L’assessore al turismo, ha avanzato l’idea di “un carnevale unico che comprenda l’intera zona dei Cimini. Ma per fare questo – ha detto – occorre che i Comuni lavorino insieme”.
Nell’epoca della globalizzazione il progresso scientifico e tecnologico ha riunito tutta l’umanità in una situazione di fortissima interdipendenza,non solo economica ma culturale.
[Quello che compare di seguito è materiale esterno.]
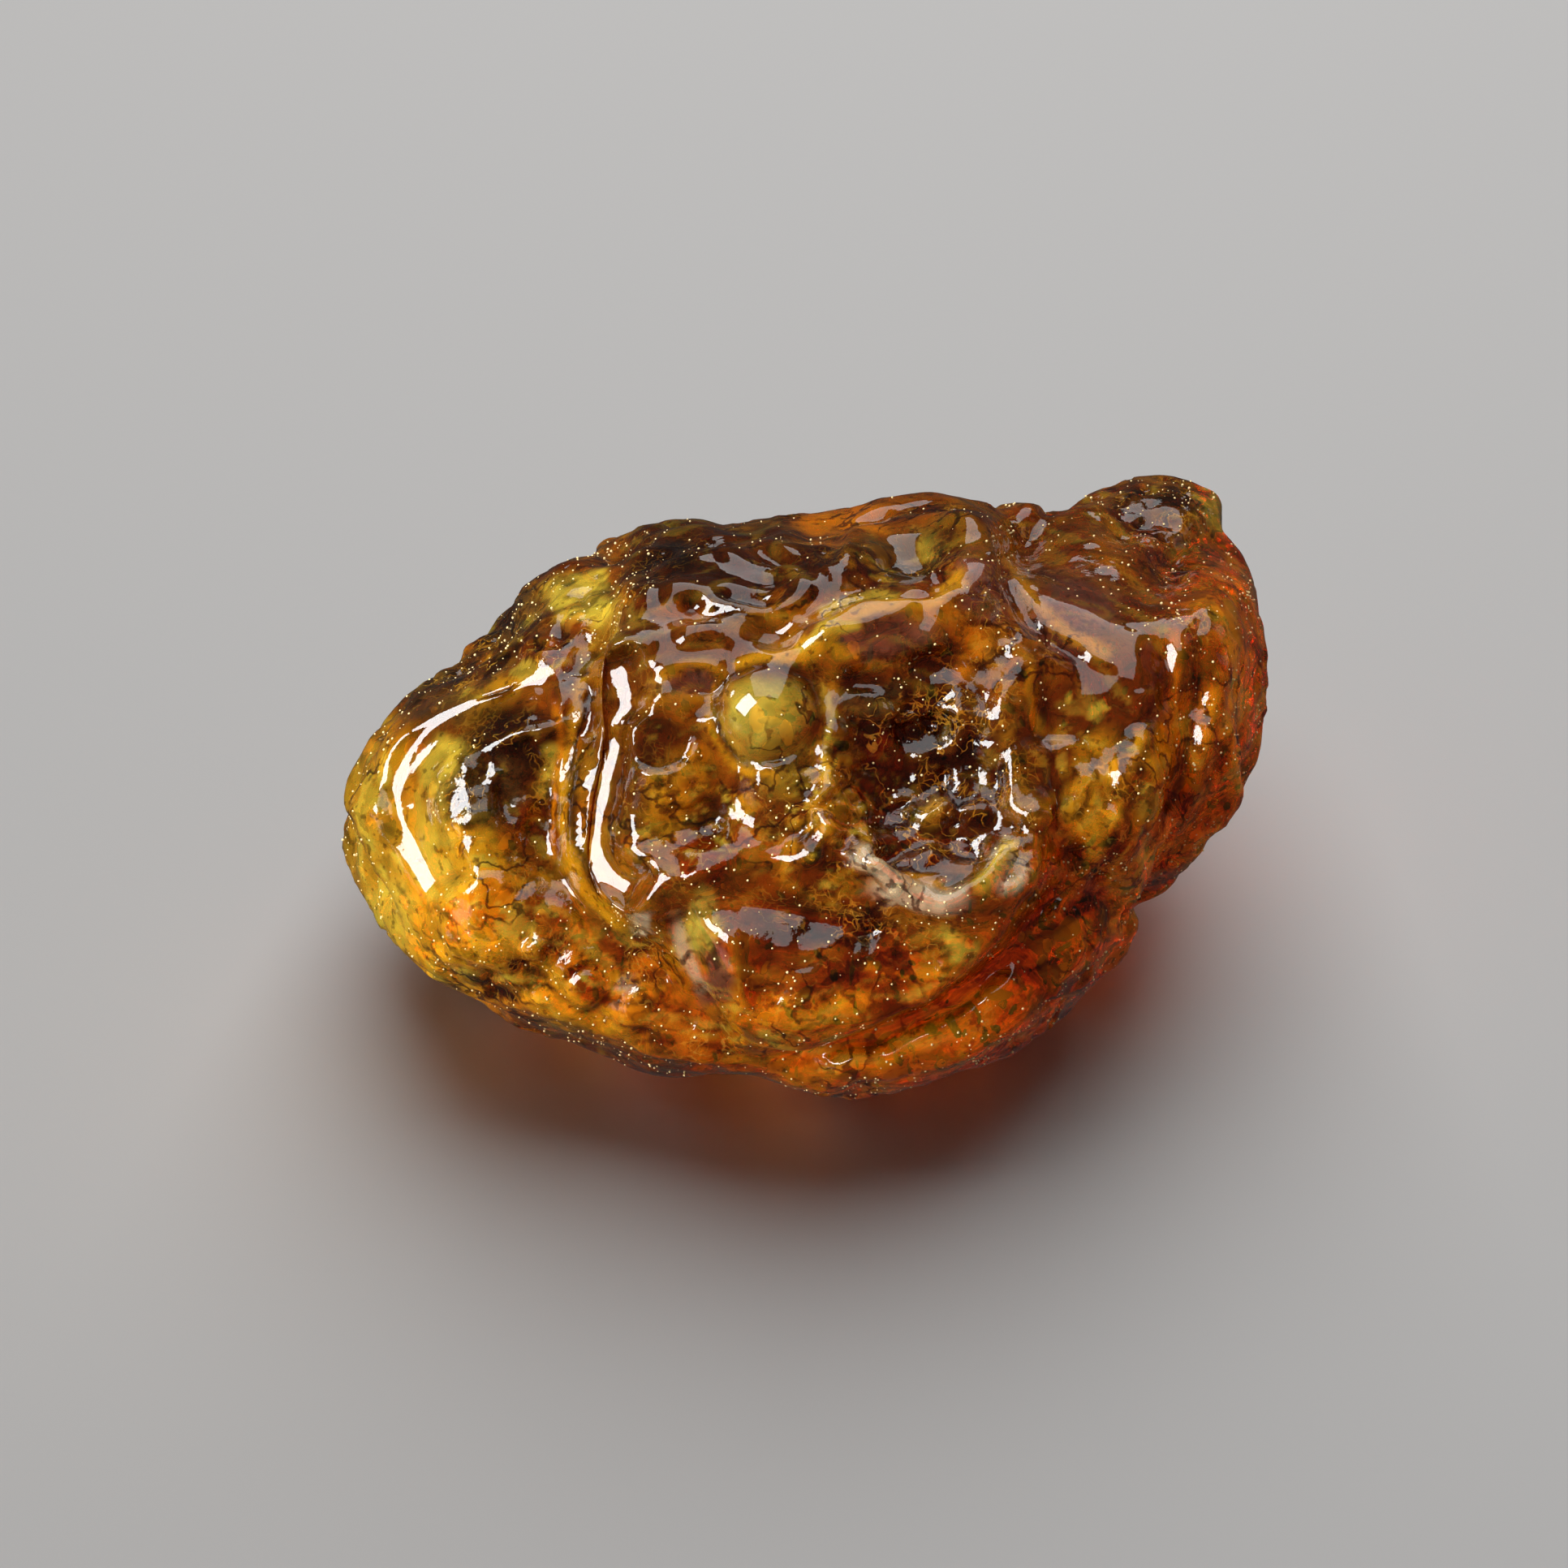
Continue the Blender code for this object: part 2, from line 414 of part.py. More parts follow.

Dovremmo essere consapevole di vivere in tale era planetaria e conseguentemente dovremmo essere coscienti dei rischi e delle opportunità che questo comporta.
La coscienza dell’interdipendenza di ciascun essere umano dovrebbe condurre le Scelte amministrative, culturali anche nella nostra città, la missione è la diffusione tra i cittadini della coscienza di interdipendenza.
Occorre sviluppare la consapevolezza che cultura e territorio non sono chiusi, consapevolezza che tante similitudini tra individui “lontani”,quante ce ne sono tra “vicini”ci sono e debbono esserci..
Tale prospettiva abbraccia non solo la dimensione economico produttiva della globalizzazione, ma anche quella culturale-simbolica, quella politica-istituzionale.
Lavorare assieme può valorizzare le risorse artistico culturali del territorio, così la Regione Lazio vuol far sistema,legando aree omogenee, legando paesi vicini con azioni integrate,coordinando ricezione urbanistica ; realizzando una offerta turistica seria,programmata. Operando come sistema si possono attrarre capitali, mentre si garantisce lo sviluppo del territorio.